* _Listed records_:
───

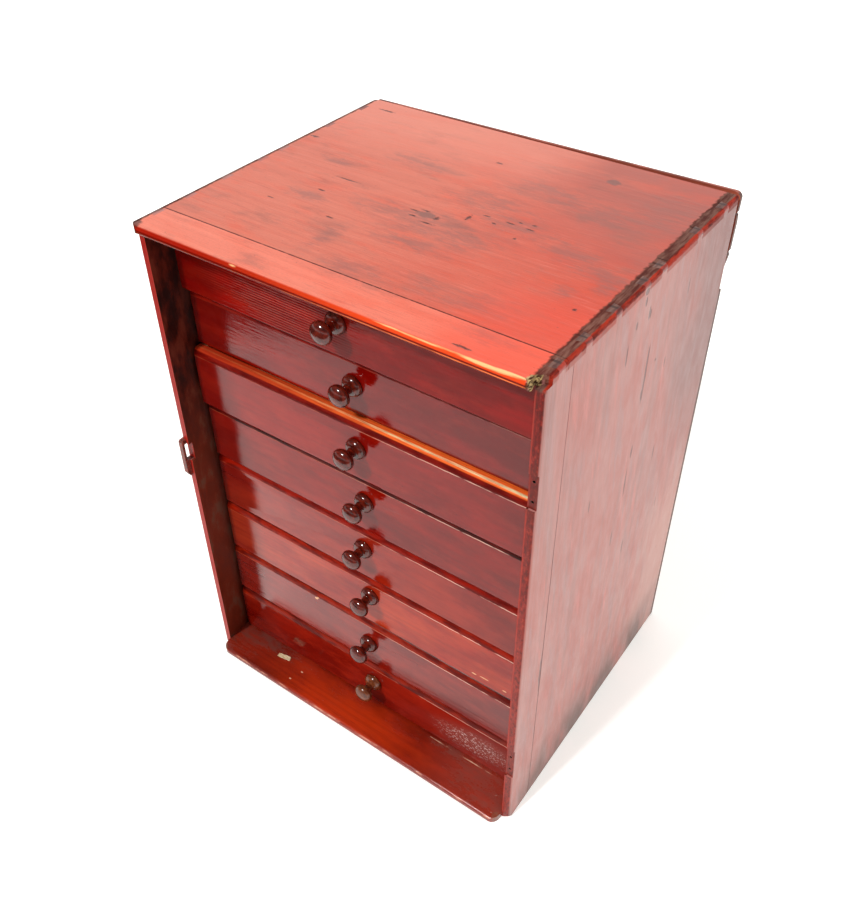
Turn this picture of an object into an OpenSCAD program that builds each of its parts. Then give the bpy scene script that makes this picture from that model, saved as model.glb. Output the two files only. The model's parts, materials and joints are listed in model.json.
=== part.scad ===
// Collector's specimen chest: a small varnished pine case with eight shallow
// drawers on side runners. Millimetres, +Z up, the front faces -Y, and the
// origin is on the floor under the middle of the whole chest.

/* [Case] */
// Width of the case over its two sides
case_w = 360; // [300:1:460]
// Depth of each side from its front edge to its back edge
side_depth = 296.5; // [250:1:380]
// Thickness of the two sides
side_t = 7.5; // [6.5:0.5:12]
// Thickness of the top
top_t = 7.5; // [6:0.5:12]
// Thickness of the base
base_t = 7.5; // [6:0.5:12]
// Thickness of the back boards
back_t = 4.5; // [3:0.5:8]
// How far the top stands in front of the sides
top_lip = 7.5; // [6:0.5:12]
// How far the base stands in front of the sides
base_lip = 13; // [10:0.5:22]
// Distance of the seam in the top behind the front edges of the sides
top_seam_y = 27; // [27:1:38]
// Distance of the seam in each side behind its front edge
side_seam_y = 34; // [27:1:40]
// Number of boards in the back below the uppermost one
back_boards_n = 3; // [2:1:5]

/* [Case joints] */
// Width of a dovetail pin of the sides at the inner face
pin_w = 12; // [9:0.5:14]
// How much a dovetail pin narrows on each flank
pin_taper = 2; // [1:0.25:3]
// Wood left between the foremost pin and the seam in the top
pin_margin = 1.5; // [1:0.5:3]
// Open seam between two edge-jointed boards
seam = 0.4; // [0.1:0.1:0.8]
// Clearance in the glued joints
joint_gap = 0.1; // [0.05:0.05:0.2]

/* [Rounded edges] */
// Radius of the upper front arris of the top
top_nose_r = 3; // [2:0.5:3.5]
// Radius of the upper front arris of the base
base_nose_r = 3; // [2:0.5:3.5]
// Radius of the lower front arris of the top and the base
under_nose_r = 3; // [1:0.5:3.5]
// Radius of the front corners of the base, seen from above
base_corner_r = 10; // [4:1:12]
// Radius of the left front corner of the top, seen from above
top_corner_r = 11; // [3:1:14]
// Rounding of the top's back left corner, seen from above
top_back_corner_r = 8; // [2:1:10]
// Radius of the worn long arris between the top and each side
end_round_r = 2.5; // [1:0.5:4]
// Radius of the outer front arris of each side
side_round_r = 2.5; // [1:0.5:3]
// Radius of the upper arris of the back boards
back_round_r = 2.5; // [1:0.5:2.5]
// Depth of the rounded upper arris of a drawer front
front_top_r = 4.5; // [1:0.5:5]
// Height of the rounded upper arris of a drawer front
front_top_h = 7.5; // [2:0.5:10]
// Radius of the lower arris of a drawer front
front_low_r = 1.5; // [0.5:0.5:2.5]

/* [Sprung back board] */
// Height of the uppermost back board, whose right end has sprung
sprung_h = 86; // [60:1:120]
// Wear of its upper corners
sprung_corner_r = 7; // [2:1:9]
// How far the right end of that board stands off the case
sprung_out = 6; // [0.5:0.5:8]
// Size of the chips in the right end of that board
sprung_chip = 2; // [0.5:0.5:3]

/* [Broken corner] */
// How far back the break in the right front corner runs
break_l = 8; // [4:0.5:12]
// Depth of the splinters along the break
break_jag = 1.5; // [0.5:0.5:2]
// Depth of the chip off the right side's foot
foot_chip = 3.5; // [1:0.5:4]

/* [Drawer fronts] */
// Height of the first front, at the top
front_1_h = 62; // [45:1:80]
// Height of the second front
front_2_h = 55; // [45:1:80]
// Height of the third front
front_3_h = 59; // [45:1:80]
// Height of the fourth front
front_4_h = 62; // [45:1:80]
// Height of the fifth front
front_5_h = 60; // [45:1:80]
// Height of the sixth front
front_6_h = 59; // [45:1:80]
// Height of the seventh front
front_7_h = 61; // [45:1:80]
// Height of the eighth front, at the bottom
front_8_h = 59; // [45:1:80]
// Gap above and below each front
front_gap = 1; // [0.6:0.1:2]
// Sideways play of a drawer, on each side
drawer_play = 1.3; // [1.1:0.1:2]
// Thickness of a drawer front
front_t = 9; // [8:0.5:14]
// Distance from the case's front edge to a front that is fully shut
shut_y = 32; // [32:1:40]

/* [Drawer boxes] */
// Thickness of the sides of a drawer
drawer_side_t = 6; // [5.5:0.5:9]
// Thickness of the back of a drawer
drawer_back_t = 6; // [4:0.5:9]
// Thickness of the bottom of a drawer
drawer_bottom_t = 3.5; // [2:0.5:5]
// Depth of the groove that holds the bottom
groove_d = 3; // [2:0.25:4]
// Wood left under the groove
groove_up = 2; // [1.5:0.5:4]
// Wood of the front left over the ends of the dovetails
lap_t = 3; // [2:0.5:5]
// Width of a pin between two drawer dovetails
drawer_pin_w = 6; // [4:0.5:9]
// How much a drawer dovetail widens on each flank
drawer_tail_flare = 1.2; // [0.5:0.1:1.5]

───

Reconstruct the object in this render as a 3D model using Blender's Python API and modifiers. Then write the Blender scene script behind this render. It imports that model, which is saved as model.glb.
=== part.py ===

───

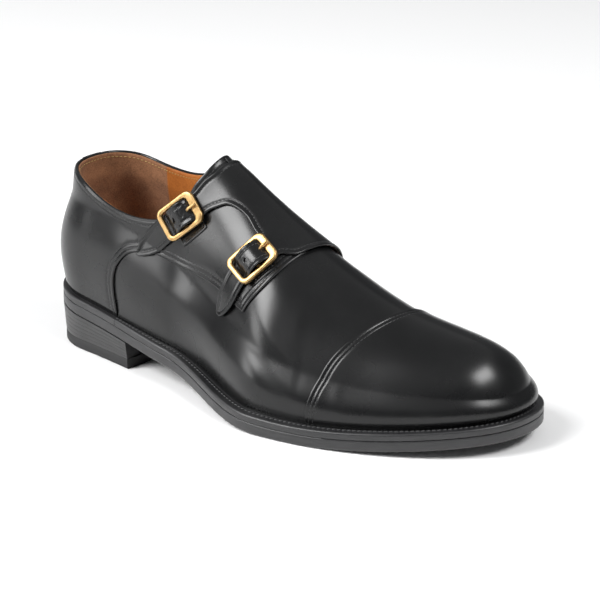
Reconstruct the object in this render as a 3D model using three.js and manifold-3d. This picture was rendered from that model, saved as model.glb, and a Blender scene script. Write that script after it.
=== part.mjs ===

───

* _Prompt_:
Count every line bearing the word "object"; report the total only.

* _Exercise output_:
3